::: Data block
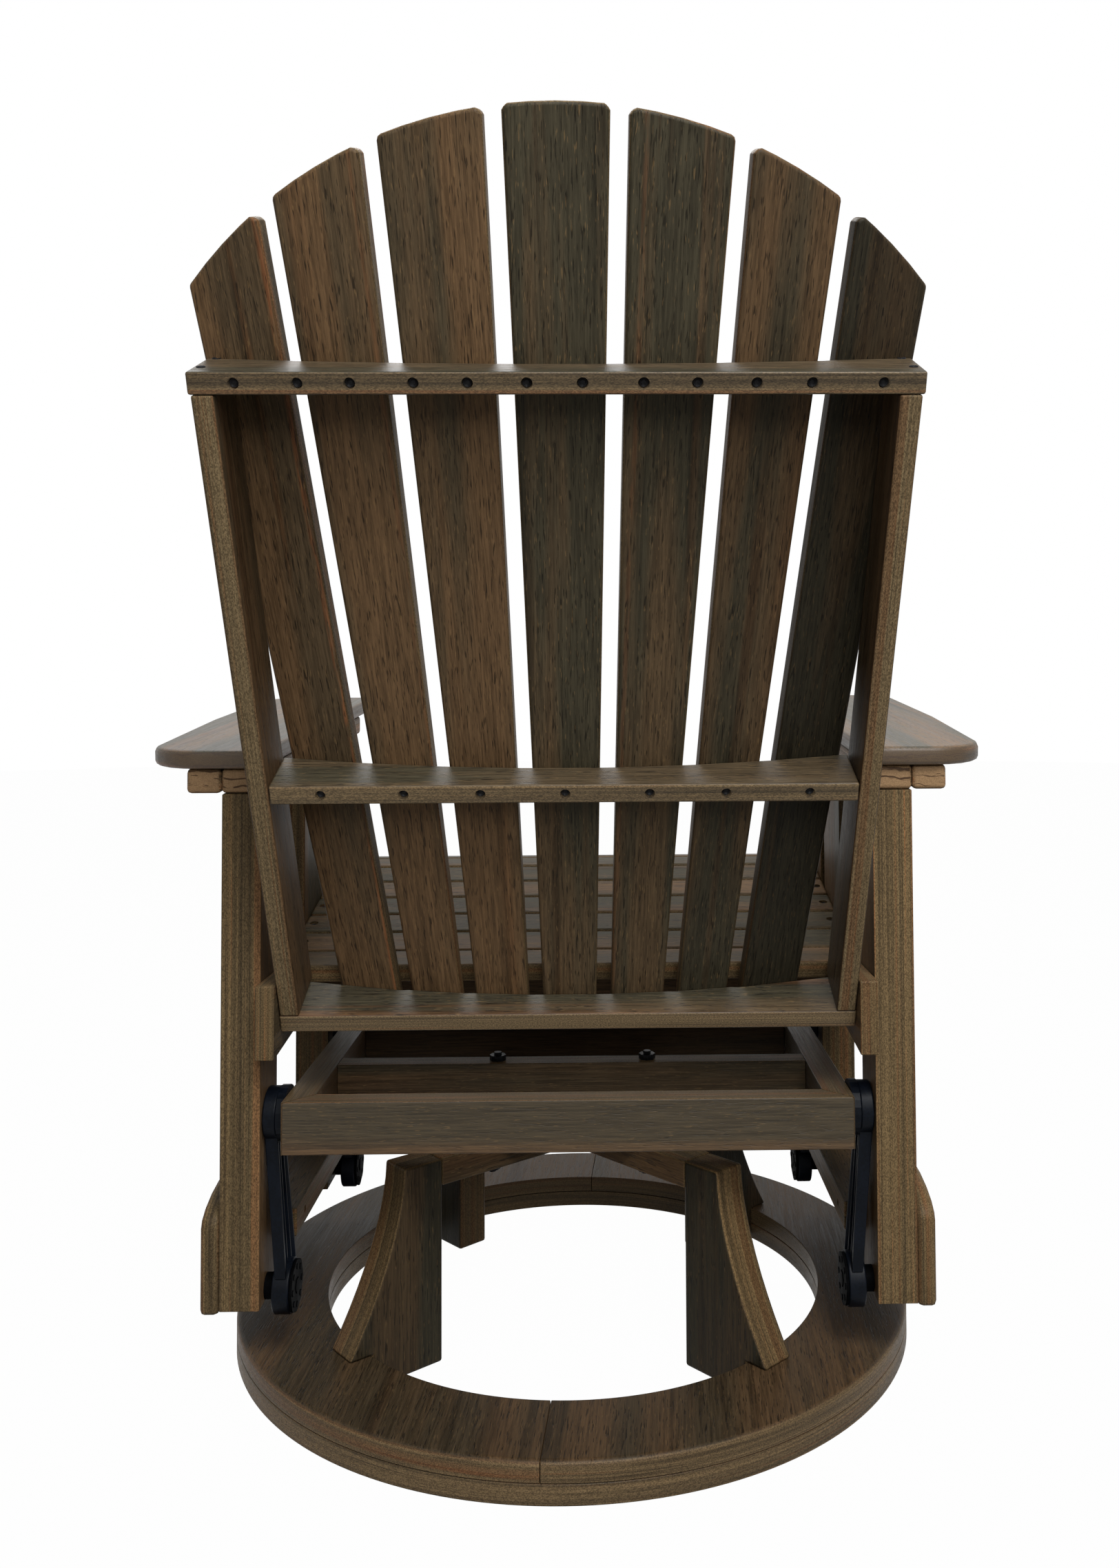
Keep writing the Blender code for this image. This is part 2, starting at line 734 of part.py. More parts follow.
def make_side(side_name):
    side = sides[side_name]
    legs = {}
    for end_name, back, depth in (("rear", rear_leg_back, rear_leg_depth),
                                  ("front", front_leg_back, front_leg_depth)):
        shape = side_prism(post_outline(back, depth, leg_bottom), leg_inner, leg_outer, side)
        legs[end_name] = node(f"{end_name}_leg_{side_name}", shape, "moss", seat)
    inner = leg_outer + fit_gap
    rail = side_prism(lower_rail_outline(), inner, inner + board, side)
    node(f"lower_side_rail_{side_name}", rail, "walnut", seat)
    back = rear_leg_back - rear_leg_depth - fit_gap
    front = front_leg_back + fit_gap
    top = stretcher_bottom + stretcher_thickness
    flat = [(back, stretcher_bottom), (back, top), (front, top), (front, stretcher_bottom)]
    stretcher = side_prism(flat, stretcher_inner, leg_outer, side)
    node(f"lower_stretcher_{side_name}", stretcher, "walnut", seat)
    post = side_prism(post_outline(post_back, post_depth, post_bottom), leg_inner, leg_outer, side)
    node(f"side_post_{side_name}", post, "moss", seat)
    stringer = side_prism(stringer_outline(), stringer_inner, stringer_outer, side)
    node(f"seat_stringer_{side_name}", stringer, "walnut", seat)
    return legs


# Seat
def seat_slat_shape(corners_and_tilts):
    shape = bmesh.new()
    for corner, tilt in corners_and_tilts:
        along = Vector((0, -math.cos(tilt), math.sin(tilt)))
        out = Vector((0, math.sin(tilt), math.cos(tilt))) * board
        start = Vector((-seat_slat_half_length, corner.x, corner.y)) + along * seat_slat_gap / 2
        end = start + along * seat_slat_width
        add_prism(shape, [start, end, end + out, start + out], Vector((0, 0, 0)),
                  Vector((2 * seat_slat_half_length, 0, 0)))
    return shape


def make_seat_slats():
    """Two sets of slats; a slim web over each stringer joins the slats of a set."""
    path, tilts = seat_path()
    straight = 1 + seat_straight_slats
    sets = {"seat_slats": range(0, straight), "seat_front_slats": range(straight, len(tilts))}
    for name, numbers in sets.items():
        slats = node(name, seat_slat_shape([(path[n], tilts[n]) for n in numbers]), "moss", seat)
        line = path[numbers[0]:numbers[-1] + 2]
        line = [line[0].lerp(line[1], 1 / 2)] + line[1:-1] + [line[-2].lerp(line[-1], 1 / 2)]
        web = [(point.x, point.y + seat_web_low) for point in line]
        web += [(point.x, point.y + seat_web_high) for point in reversed(line)]
        for side_name, side in sides.items():
            strip = side_prism(web, stringer_inner, stringer_outer, side)
            combine(slats, cutter(f"{name}_web_{side_name}", strip, seat), "UNION")
        if name == "seat_slats":
            combine(slats, cutter("seat_cleat", seat_cleat(path[1], tilts[1]), seat), "UNION")


def seat_cleat(corner, tilt):
    """A cross board on edge below the second slat, between the stringers."""
    along = Vector((-math.cos(tilt), math.sin(tilt)))
    out = Vector((math.sin(tilt), math.cos(tilt)))
    start = corner + along * seat_cleat_inset
    outline = [start - out * seat_cleat_depth, start + out * seat_cleat_lap]
    outline += [point + along * board for point in reversed(outline)]
    half = stringer_inner - fit_gap
    return prism([(-half, *point) for point in outline], Vector((2 * half, 0, 0)))


# Back
lean_up = Vector((0, math.sin(back_lean), math.cos(back_lean)))
lean_out = Vector((0, -math.cos(back_lean), math.sin(back_lean)))
across_x = Vector((1, 0, 0))
back_origin = Vector((0, back_foot, back_foot_height))


def back_point(x, depth, height):
    return back_origin + across_x * x + lean_out * depth + lean_up * height


def fan_line(index, height):
    """Middle of the gap outside slat number index, at a height up the back."""
    low = fan_half_width_low * fan_low_shares[index]
    high = fan_half_width_high * fan_high_shares[index]
    return low + (high - low) * height / fan_high_height


def slat_edges(number, height):
    """Left and right edge of a slat, numbered across the back from the middle one."""
    index = abs(number)
    outer = fan_line(index, height) - slat_gap / 2
    inner = fan_line(index - 1, height) + slat_gap / 2 if index else -outer
    return (inner, outer) if number >= 0 else (-outer, -inner)


def sweep_depth(x, height):
    """Depth of the concave line that the slats lie on."""
    rise = (rail_depth_high - rail_depth_low) * height / upper_rail_height
    return rail_depth_low + rise + rail_sweep * (x / upper_rail_half_width) ** 2


def slat_plane(number):
    """Depth of a slat's back face as a function of x and height."""
    low = sum(slat_edges(number, 0)) / 2
    high = sum(slat_edges(number, upper_rail_height)) / 2
    lean = rail_sweep * (low + high) / upper_rail_half_width ** 2
    low_depth = sweep_depth(low, 0)
    high_depth = sweep_depth(high, upper_rail_height)

    def depth(x, height):
        share = height / upper_rail_height
        middle = low + (high - low) * share
        return low_depth + (high_depth - low_depth) * share + lean * (x - middle)

    return depth


def rail_front(height, half_front):
    """Front edge of a rail, flat behind each slat, from right (-x) to left (+x)."""
    points = []
    for number in slat_numbers:
        depth = slat_plane(number)
        left, right = slat_edges(number, height)
        left = -half_front if number == -outer_slat else left - slat_gap / 4
        right = half_front if number == outer_slat else right + slat_gap / 4
        points += [(x, depth(x, height) - fit_gap) for x in (left, right)]
    return points


def make_rail(name, top, half_back, half_front):
    """A flat rail whose broad faces are square to the slats."""
    low = top - board
    outline = [(-half_back, 0)] + rail_front(top - board / 2, half_front) + [(half_back, 0)]
    points = [back_point(x, depth, low) for x, depth in outline]
    node(name, prism(points, lean_up * board), "walnut", seat)


def upright_half_width(height):
    share = height / (upper_rail_height - board)
    return upright_foot_half_width + (upright_head_half_width - upright_foot_half_width) * share


def make_uprights():
    top = upper_rail_height - board - fit_gap
    foot = upright_half_width(fit_gap)
    head = upright_half_width(top)
    outline = [(foot, fit_gap), (head, top), (head - board, top), (foot - board, fit_gap)]
    for side_name, side in sides.items():
        points = [back_point(side * x, 0, height) for x, height in outline]
        shape = prism(points, lean_out * upright_depth)
        node(f"back_upright_{side_name}", shape, "walnut", seat)


def slat_outline(number):
    """Front view outline of a slat: straight sides and a stretch of the arch."""
    def on_arch(x):
        return arch_top - arch_radius + math.sqrt(arch_radius ** 2 - x ** 2)

    left, right = slat_edges(number, arch_top)
    for _ in range(arch_passes):
        left = slat_edges(number, on_arch(left))[0]
        right = slat_edges(number, on_arch(right))[1]
    foot_left, foot_right = slat_edges(number, -slat_drop)
    crown = []
    for step in range(1, crown_steps):
        x = left + (right - left) * step / crown_steps
        crown.append((x, on_arch(x), 0))
    corners = [(foot_left, -slat_drop, 0), (left, on_arch(left), slat_corner_radius)] + crown
    corners += [(right, on_arch(right), slat_corner_radius), (foot_right, -slat_drop, 0)]
    return rounded(corners, corner_steps)


def make_back_slats():
    names = ("right_outer", "right_middle", "right_inner", "centre",
             "left_inner", "left_middle", "left_outer")
    for number, name in zip(slat_numbers, names):
        depth = slat_plane(number)
        outline = slat_outline(number)
        corners = [back_point(x, depth(x, height) + fit_gap, height) for x, height in outline]
        normal = (corners[-1] - corners[0]).cross(corners[1] - corners[0]).normalized()
        if normal.dot(lean_out) < 0:
            normal.negate()
        node(f"back_slat_{name}", prism(corners, normal * board), "moss", seat)


def make_back():
    low_reach = stringer_inner - fit_gap
    make_rail("back_bottom_rail", 0, low_reach, low_reach)
    reach = upright_half_width(middle_rail_height - board) - board - fit_gap
    make_rail("back_middle_rail", middle_rail_height, reach, reach)
    make_rail("back_upper_rail", upper_rail_height, upper_rail_half_width,
              upper_rail_half_width + upper_rail_front_flare)
    make_uprights()
    make_back_slats()


# Arms
def arm_outline():
    half_way = (arm_back + arm_front) / 2
    return rounded([(arm_inner, arm_back, 0), (arm_outer_back, arm_back, arm_back_round),
                    (arm_outer_middle, half_way, 0), (arm_outer_front, arm_front, arm_front_round),
                    (arm_inner, arm_front, arm_front_round / 2)])


def make_arm(side_name):
    side = sides[side_name]
    points = [Vector((side * x, y, arm_top(y))) for x, y in arm_outline()]
    normal = Vector((0, arm_slope, 1)).normalized()
    node(f"arm_{side_name}", prism(points, -normal * board), "moss", seat)


def make_under_rail(side_name):
    side = sides[side_name]
    back = rear_leg_back
    front = under_rail_front
    outline = [(back, under_rail_top(back)), (front, under_rail_top(front)),
               (front, under_rail_top(front) - under_rail_height),
               (back, under_rail_top(back) - under_rail_height)]
    shape = side_prism(outline, leg_inner, leg_inner + under_rail_width, side)
    node(f"under_arm_rail_{side_name}", shape, "walnut", seat)


def make_seat():
    make_seat_slats()
    for side_name in sides:
        legs = make_side(side_name)
        make_arm(side_name)
        make_under_rail(side_name)
        for end_name, leg in legs.items():
            make_lower_pivot(end_name, side_name, leg)


def centre_on_footprint():
    """Move the whole chair so that its origin is the middle of its footprint."""
    bpy.context.view_layer.update()
    reach = []
    for piece in bpy.data.objects:
        if piece.type == "MESH" and not piece.hide_render:
            reach += [(piece.matrix_world @ vertex.co).y for vertex in piece.data.vertices]
    stand.location.y = -(min(reach) + max(reach)) / 2
    print("swivel axis at y =", round(stand.location.y, 5))


make_base()
make_ball_cage()
make_box()
for link_end, link_side in links:
    make_link(link_end, link_side)
make_seat()
make_back()
centre_on_footprint()
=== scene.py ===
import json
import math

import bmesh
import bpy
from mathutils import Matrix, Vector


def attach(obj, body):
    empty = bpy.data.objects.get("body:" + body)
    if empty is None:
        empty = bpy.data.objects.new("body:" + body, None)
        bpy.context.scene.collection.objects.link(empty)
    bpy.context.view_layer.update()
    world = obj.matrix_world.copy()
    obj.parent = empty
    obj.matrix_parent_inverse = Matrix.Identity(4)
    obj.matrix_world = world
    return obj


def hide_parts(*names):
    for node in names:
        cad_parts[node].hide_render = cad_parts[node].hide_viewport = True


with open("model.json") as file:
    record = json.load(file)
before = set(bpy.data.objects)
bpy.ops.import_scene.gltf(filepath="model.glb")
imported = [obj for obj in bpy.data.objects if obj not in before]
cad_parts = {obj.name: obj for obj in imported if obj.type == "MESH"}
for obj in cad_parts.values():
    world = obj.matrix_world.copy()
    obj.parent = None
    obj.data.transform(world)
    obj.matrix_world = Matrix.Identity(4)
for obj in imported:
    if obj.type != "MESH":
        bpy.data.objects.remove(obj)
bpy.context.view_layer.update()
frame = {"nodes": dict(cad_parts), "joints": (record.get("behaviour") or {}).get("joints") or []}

# %% [markdown]
# # A fan-back swivel glider
#
# The chair is made of extruded poly-lumber boards that are screwed together. Its seat
# frame hangs from four black links, the links hang from a box of rails, and the box
# turns on a swivel over a ring with four curved legs.
#
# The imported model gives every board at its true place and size. This lesson rounds the
# boards' edges, cuts the screw holes, builds the moulded links and gives each board a
# streaked material whose grain runs along it.

X = Vector((1, 0, 0))
Y = Vector((0, 1, 0))
Z = Vector((0, 0, 1))
joint_at = {joint["name"]: Vector(joint["pos_m"]) for joint in frame["joints"]}
swivel_axis = Vector((0, joint_at["swivel"].y, 0))
sides = {"left": 1, "right": -1}
ends = {"rear": joint_at["glide"].y, "front": joint_at["glide_front_left"].y}
print("the swivel axis stands at", swivel_axis)

# %% [markdown]
# ## The camera
#
# The photograph was taken from behind, about 1.4 m away and about as high as the front
# ends of the arms, with a wide lens. A wide lens close by makes the ring look large and
# the back look small, so the lens matters as much as the place. The picture was cropped
# off centre, which a lens shift repeats without turning the camera.

# %% Camera
picture_width = 1624
picture_height = 2276
focal_pixels = 1846.9
axis_pixel = (907.1, 942.8)
camera_place = Vector((-0.0342, 1.3643, 0.6642))
camera_line = Vector((-0.0170, -0.9992, 0.0370))
camera_roll = 0.005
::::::
_Brief:_ Output only the lines from the one containing "make_base()" through the one containing "before = set(bpy.data.objects)", inclusive, exactly as written.

_Complete output:_
make_base()
make_ball_cage()
make_box()
for link_end, link_side in links:
    make_link(link_end, link_side)
make_seat()
make_back()
centre_on_footprint()
=== scene.py ===
import json
import math

import bmesh
import bpy
from mathutils import Matrix, Vector


def attach(obj, body):
    empty = bpy.data.objects.get("body:" + body)
    if empty is None:
        empty = bpy.data.objects.new("body:" + body, None)
        bpy.context.scene.collection.objects.link(empty)
    bpy.context.view_layer.update()
    world = obj.matrix_world.copy()
    obj.parent = empty
    obj.matrix_parent_inverse = Matrix.Identity(4)
    obj.matrix_world = world
    return obj


def hide_parts(*names):
    for node in names:
        cad_parts[node].hide_render = cad_parts[node].hide_viewport = True


with open("model.json") as file:
    record = json.load(file)
before = set(bpy.data.objects)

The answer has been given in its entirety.